Ainda quanto ao setor externo, porém, é importante citar que o mecanismo de compensação entre o preço das matérias-primas e o real está no momento suspenso.

Isso porque o governo parece querer estabilizar a taxa de câmbio no patamar atual, algo que tende a impedir que o real se valorize quando os preços de matérias-primas (a maior parte de nossas exportações) entram em tendência de alta.

Evidentemente, a persistir tal situação, um eventual aumento no preço das commodities teria maior potencial inflacionário do que quando o câmbio flutua.

Ainda sobre a inflação, o ponto de partida atual parece desfavorável. Hoje, ela está em 5,2% e em alta. Em julho de 2009, estava precisamente na meta, 4,5%, em queda.

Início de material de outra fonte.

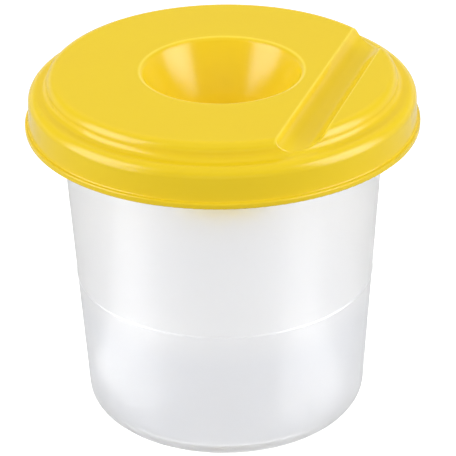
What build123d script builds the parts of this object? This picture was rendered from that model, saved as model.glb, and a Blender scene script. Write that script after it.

Há grande "vontade política" em manter a taxa de juros em patamares historicamente baixos. Para tanto, o governo parece crescentemente inclinado a lançar mão de instrumentos não tradicionais, como reduções de impostos e tarifas. Eles podem ser efetivos, mas há limites.

Reduções de tarifas de energia, ainda que bem-vindas, não devem ser recorrentes. Cortes no IPI, por sua vez, tendem a ser temporários e, a rigor, pró-cíclicos em seu impacto inflacionário direto -corta-se o IPI quando a atividade está enfraquecida e a inflação em queda, restauram-se as alíquotas na situação oposta. Isto é, o IPI "volta" junto com a inflação, estimulando-a.

Resta concluir que estender pelo menos até 2014 o período de juros historicamente baixos pode requerer uso mais intenso dos instrumentos macroprudenciais (que têm efeito forte sobre a atividade), maior tolerância com apreciação do real, com a inflação ou uma combinação desses elementos.